+++ Working data
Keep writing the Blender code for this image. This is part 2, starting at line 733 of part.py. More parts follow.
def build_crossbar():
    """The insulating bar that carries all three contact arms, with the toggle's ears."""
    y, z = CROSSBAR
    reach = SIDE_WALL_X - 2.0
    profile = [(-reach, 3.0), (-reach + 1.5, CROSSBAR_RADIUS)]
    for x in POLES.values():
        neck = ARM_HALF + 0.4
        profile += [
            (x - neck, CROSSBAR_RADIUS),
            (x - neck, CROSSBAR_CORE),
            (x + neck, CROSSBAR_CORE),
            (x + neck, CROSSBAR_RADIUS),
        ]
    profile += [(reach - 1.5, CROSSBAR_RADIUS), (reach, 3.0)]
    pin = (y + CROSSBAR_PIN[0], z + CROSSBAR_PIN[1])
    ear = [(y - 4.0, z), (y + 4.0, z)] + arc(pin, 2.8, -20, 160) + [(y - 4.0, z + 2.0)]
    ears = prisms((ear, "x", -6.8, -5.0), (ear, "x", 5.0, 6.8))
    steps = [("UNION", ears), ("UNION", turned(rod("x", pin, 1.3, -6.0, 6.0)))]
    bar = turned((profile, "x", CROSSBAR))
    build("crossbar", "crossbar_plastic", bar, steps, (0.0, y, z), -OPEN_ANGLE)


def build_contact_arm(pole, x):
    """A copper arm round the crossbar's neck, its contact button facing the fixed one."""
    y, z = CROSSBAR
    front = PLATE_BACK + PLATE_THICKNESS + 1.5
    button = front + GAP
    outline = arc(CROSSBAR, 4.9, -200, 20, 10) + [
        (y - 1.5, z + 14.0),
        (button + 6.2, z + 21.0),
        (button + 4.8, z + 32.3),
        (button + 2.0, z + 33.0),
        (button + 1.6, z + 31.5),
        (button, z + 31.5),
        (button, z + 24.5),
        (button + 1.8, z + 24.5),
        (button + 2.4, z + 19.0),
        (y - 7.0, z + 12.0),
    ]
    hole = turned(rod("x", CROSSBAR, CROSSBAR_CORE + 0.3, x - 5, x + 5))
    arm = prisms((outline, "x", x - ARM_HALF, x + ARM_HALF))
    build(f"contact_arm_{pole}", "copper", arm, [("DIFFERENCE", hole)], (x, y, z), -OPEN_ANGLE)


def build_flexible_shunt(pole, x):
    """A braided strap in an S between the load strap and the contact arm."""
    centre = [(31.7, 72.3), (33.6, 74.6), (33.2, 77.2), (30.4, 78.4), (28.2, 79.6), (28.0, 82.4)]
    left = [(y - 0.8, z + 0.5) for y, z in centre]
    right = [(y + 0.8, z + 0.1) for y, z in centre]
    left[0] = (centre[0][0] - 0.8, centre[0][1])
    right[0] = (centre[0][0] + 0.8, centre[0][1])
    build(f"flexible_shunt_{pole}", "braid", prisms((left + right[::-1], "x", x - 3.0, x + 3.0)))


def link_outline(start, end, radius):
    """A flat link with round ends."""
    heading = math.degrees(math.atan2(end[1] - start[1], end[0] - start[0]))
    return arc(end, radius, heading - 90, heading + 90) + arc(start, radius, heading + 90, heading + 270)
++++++
+++ Working data
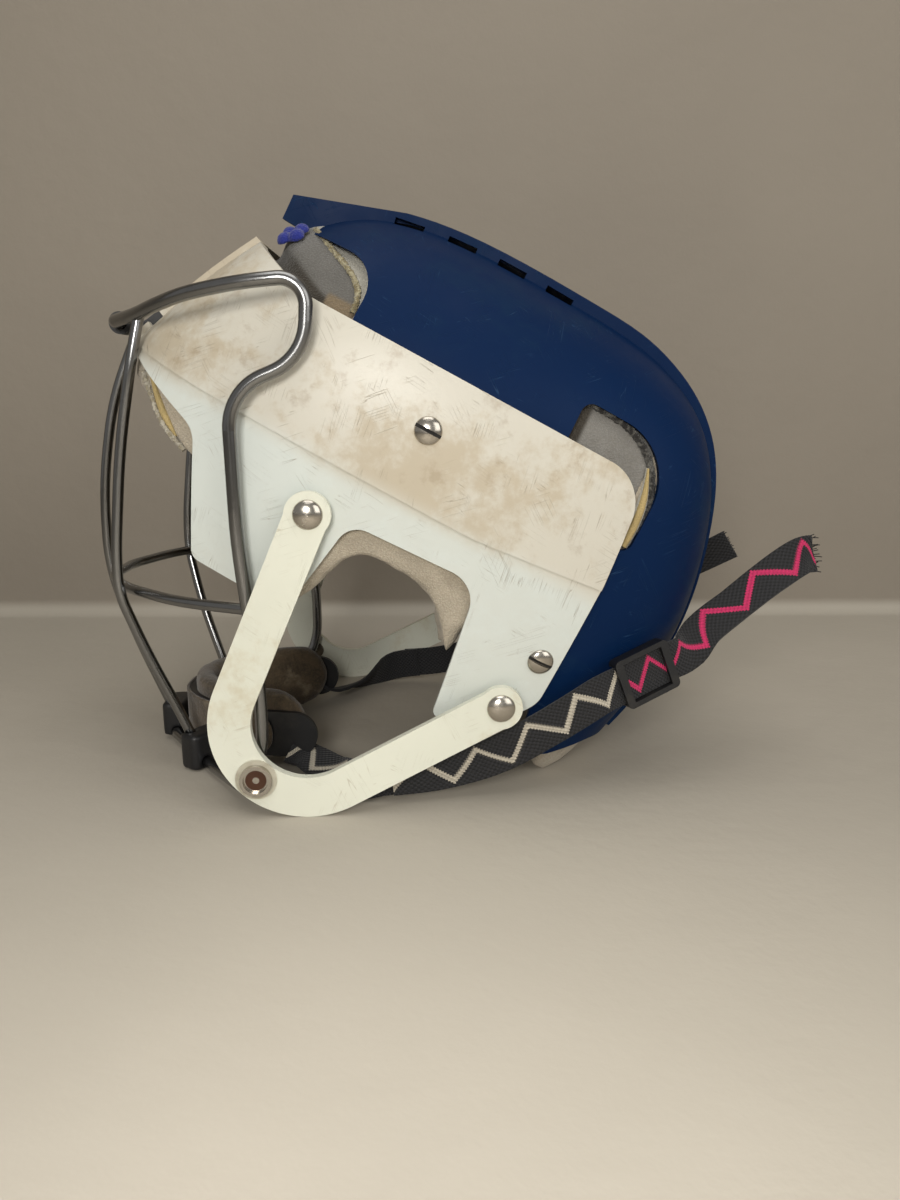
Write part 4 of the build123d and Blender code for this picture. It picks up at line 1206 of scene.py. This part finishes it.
++++++
+++ Working data
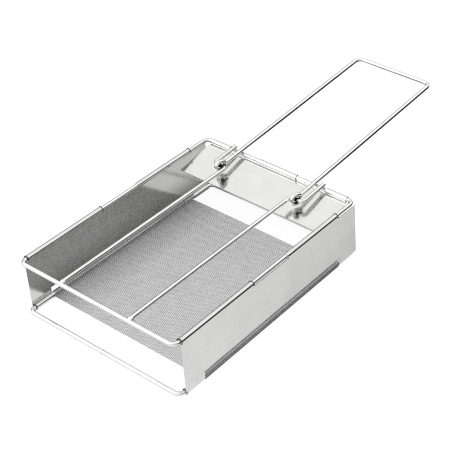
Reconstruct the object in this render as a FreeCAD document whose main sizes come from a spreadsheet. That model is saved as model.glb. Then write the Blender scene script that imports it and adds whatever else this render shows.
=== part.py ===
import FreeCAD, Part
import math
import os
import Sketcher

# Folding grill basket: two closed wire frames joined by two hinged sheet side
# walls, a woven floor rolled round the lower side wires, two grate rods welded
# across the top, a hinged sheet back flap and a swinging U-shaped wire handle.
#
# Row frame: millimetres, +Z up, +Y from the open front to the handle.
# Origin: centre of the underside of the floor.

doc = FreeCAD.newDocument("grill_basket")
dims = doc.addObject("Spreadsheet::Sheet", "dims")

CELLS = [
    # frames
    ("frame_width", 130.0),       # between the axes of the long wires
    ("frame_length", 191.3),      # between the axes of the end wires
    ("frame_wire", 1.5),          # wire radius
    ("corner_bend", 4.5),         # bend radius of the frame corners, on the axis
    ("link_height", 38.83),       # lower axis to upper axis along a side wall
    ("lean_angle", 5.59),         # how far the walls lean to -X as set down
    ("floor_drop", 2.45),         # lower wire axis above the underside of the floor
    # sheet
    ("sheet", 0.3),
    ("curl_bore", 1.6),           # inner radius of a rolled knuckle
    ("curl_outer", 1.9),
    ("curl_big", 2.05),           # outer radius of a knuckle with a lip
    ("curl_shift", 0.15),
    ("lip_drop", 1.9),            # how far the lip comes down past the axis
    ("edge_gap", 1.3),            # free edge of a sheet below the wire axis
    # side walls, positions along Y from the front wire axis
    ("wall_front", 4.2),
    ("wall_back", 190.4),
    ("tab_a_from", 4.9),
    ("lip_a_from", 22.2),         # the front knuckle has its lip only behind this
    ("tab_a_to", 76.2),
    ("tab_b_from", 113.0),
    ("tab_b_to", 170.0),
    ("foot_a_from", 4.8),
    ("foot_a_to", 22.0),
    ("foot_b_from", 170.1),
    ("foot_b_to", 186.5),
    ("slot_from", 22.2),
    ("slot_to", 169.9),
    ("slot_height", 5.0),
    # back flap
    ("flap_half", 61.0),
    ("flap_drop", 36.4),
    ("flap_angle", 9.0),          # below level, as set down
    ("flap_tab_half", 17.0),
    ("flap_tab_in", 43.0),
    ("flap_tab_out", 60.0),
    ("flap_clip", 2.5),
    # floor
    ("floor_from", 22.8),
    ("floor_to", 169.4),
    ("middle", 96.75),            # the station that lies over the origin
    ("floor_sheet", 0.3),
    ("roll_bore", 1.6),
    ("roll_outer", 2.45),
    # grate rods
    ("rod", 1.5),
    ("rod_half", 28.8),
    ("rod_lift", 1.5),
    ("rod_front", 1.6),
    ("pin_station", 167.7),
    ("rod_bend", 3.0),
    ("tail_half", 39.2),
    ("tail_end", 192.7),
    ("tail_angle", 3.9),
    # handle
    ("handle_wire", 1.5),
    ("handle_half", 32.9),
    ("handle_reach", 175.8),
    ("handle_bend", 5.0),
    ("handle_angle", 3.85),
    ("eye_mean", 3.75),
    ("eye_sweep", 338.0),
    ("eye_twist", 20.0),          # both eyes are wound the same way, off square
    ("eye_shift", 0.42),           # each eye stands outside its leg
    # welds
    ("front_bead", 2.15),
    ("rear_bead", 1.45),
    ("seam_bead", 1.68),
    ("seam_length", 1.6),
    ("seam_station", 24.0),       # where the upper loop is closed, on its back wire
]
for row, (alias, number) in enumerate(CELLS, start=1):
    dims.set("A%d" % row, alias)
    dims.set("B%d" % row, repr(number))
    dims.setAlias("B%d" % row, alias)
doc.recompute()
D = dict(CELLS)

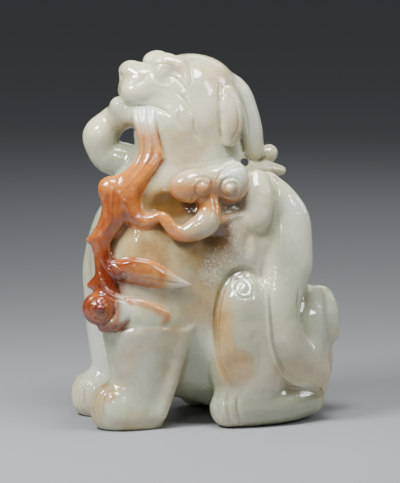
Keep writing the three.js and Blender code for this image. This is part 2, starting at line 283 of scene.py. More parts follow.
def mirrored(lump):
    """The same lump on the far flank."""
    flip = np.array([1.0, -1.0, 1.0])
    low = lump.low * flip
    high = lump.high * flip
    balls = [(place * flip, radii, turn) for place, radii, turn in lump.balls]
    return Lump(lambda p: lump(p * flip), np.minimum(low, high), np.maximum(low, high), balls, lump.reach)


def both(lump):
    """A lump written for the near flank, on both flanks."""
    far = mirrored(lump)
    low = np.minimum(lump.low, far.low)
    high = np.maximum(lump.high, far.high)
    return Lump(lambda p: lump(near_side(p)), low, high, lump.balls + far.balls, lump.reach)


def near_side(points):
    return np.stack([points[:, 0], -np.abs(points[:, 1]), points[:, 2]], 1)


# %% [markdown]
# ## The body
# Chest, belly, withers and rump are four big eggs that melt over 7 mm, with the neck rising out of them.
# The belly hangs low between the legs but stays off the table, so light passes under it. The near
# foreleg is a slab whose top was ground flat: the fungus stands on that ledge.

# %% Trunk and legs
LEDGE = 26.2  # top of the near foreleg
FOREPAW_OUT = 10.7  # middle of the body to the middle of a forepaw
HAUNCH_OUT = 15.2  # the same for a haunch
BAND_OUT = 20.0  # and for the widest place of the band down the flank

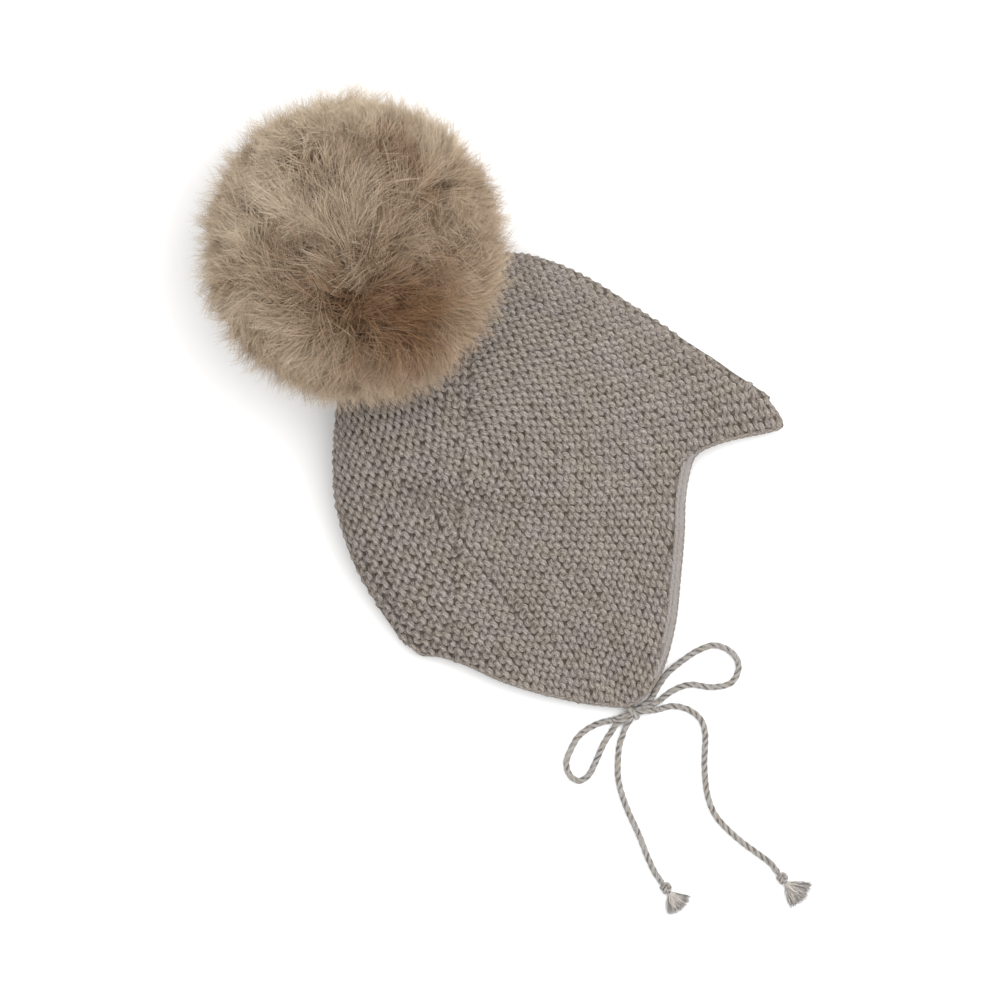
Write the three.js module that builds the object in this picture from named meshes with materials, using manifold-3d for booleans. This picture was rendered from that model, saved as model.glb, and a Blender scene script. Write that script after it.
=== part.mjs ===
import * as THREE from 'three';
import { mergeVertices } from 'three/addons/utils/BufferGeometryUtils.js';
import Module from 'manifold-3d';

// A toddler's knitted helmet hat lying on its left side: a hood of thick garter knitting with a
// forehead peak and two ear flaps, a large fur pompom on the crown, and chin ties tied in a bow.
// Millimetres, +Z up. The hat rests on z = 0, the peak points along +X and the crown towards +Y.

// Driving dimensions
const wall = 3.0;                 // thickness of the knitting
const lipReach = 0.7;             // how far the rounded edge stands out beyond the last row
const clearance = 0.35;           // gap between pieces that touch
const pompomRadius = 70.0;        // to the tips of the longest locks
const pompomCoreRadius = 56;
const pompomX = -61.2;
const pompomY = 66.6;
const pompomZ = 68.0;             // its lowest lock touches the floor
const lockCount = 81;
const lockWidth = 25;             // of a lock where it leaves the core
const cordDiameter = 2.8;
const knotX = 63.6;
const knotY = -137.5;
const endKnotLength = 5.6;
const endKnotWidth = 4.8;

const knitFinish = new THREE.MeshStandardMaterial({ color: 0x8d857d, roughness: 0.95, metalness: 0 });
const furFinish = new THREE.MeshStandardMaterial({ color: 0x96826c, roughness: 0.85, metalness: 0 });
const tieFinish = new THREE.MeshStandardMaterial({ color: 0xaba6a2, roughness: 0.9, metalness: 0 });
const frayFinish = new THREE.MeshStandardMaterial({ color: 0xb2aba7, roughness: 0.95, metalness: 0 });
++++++
Task statement:
Scan the material above. Copy each line where "Keep" occurs.

Solution for this task:
Keep writing the Blender code for this image. This is part 2, starting at line 733 of part.py. More parts follow.
Keep writing the three.js and Blender code for this image. This is part 2, starting at line 283 of scene.py. More parts follow.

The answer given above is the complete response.